4.1 Possible implications for the observational estimate of the energy budget and hydrological cycle

There is a large increase of global precipitation from 20 to 40 × 103 km3 year−1 across the range of resolutions investigated, corresponding to an increase of 5 to 8% for each model. At the highest resolution, models support the hypothesis proposed by Stephens et al. (2012) that low-resolution global observations of precipitation (i.e. GPCP) may not be accurate enough and may lack precipitation over high heterogeneous mountains. Their correction of GPCP precipitation results in a global latent heat value larger than other observational estimates, and closer to high-resolution GCM values (see also Fig. 1 in Roberts et al. 2018a, b). The optimization of the variational approach of L’Ecuyer et al. (2015) and Rodell et al. (2015) ensures a closure of the water and energy budgets, but tends to adjust global precipitation by smaller increments than Stephens et al. (2012). Interestingly, L’Ecuyer et al. (2015) note that “while initial energy imbalances suggest that latent heating should be increased significantly, water cycle constraints limit the magnitude of the adjustments since precipitation already exceeds the sum of evaporation and runoff”. Following Stephens et al. (2012) hypothesis, our results confirm that land precipitation in L’Ecuyer et al. (2015) (based on GPCP) and moisture advection to land (partly based on MERRA) might be underestimated by about 15 × 103 km3 year−1. We believe that higher values of land precipitation and moisture advection to land without modifying land evaporation would lead to a larger increase of global latent heat during the optimization. In addition, this increase would occur at the expense of sensible heat which, after the optimization, has a larger value than in any other estimate. We have shown here that the GCMs used in this study are within the large range of observational uncertainty, and we argue that making a better use of such model configurations, together with up-to-date observations, would improve our understanding of the processes, and thus the way we should treat both GCMs and observations to reduce the uncertainty range.

4.2 Caveats on model configuration

We acknowledge that, in order to assess the sensitivity to resolution of physical processes simulated in climate models, a relevant definition of what is low and high resolution should be physically motivated. In this study, we used grid properties to define resolution, i.e. the actual grid points spacing at 50ºN in grid-point models, or half the wavelength of the shortest zonal wave in spectral models. It has been suggested that a more relevant definition of the models’ effective resolution is to take the wavelength at which the eddy kinetic energy departs from the expected − 5/3 slope in the inertial range of a log–log spectrum (Skamarock 2004; Evans et al. 2013). A new PRIMAVERA study (Klamer et al. 2018), comparing the same GCMs presented here, is working in this direction.

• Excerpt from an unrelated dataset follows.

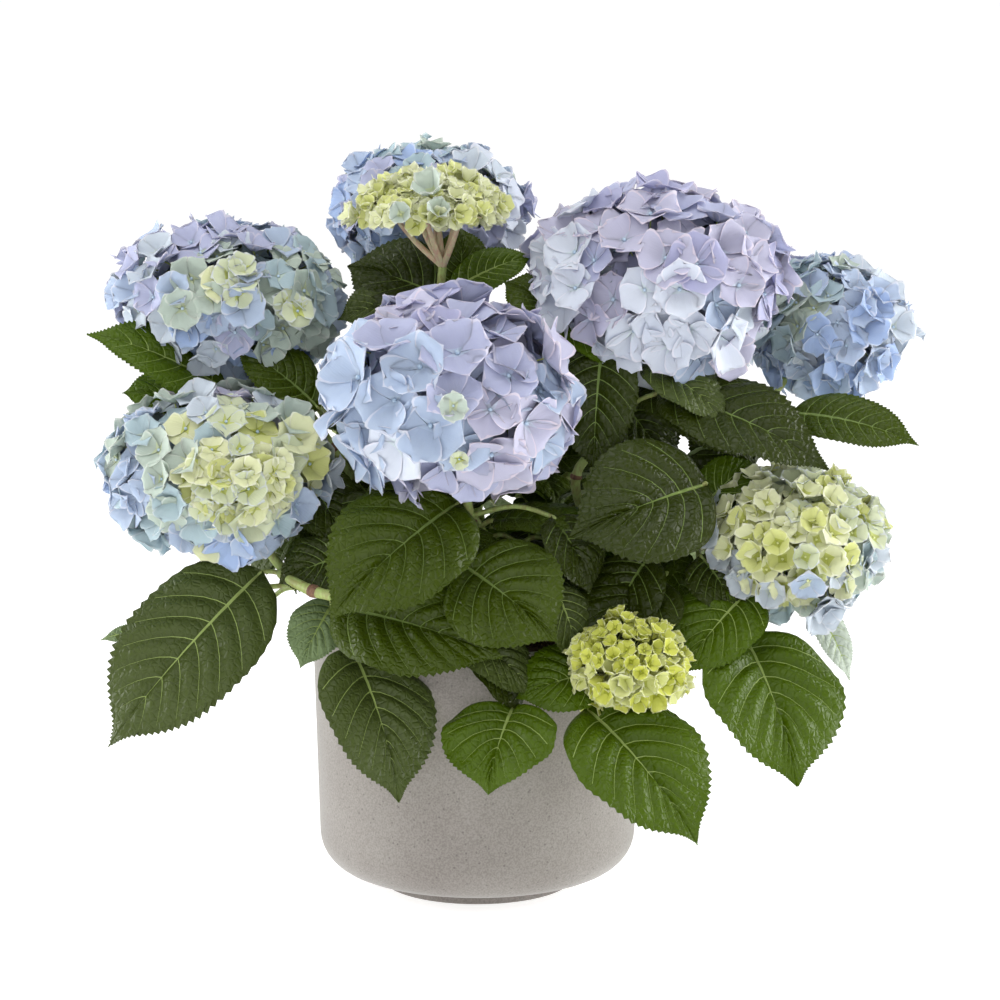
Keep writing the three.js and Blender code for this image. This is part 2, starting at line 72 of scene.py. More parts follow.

Although the resolution specific retuning is kept as little as possible, some parameters need to be modified to satisfy models’ stability, in particular the model’s timestep or the interval at which the parameterization of convection is called. The effect of changing those parameters has not been addressed in this study but was shown to lead to a substantial increase of global precipitation according to Terai et al. (2018).

Despite these caveats, some robust changes of the energy and water budgets are shared by models across the range of resolutions investigated. This is remarkable as different tuning strategies were adopted among models by adjusting different sets of parameters and performing the retuning either on the lowest or highest resolution. For instance, despite displaying opposite sensitivities of TOA net radiation to resolution, the sensitivity to hydrological processes is similar in HadGEM3-GA3 and CAM5.1 (strong increase of the fraction of precipitation that falls on land and the fraction of land precipitation explained by moisture convergence). Moreover, following the PRIMAVERA protocol, HadGEM3-GC31, CNRM-CM6-1 and EC-EARTH3.1b use the same aerosols forcing (EASY aerosols) and SST forcing (HadISST2 daily). On the other hand, EC-EARTH3.1a and EC-EARTH3.1b are close versions of the same model and mostly differ by their forcing. Despite this, EC-EARTH3.1a and b energy and water budgets behave the same way. From these two considerations, we conclude that forcing does not affect the sensitivity of the energy and water budget to resolution.

4.3 Some recommendations to further identify the drivers of the sensitivity to resolution

We can suggest the following recommendations for future intercomparison of high-resolution GCMs, such as that performed within the framework of HighResMIP (High Resolution Model Intercomparison Project; Haarsma et al. 2016):

  • It is not always easy to distinguish the role of tuning parameters from that of horizontal grid resolution. To have a companion low-resolution simulation using the tuning parameters of the high-resolution simulation, as done in Pope and Stratton (2002) and Terai et al. (2018), would help distinguish their respective roles.

  • We demonstrated in the present study the crucial role of the resolution of orography on the hydrological cycle in most GCMs. Performing simulations at high resolution with the low-resolution orography has the potential to attribute changes due to the resolution of orography only.

  • Comparison with simulations using idealized configurations (e.g., aquaplanet, idealized land or orography) might be useful for hypothesis testing.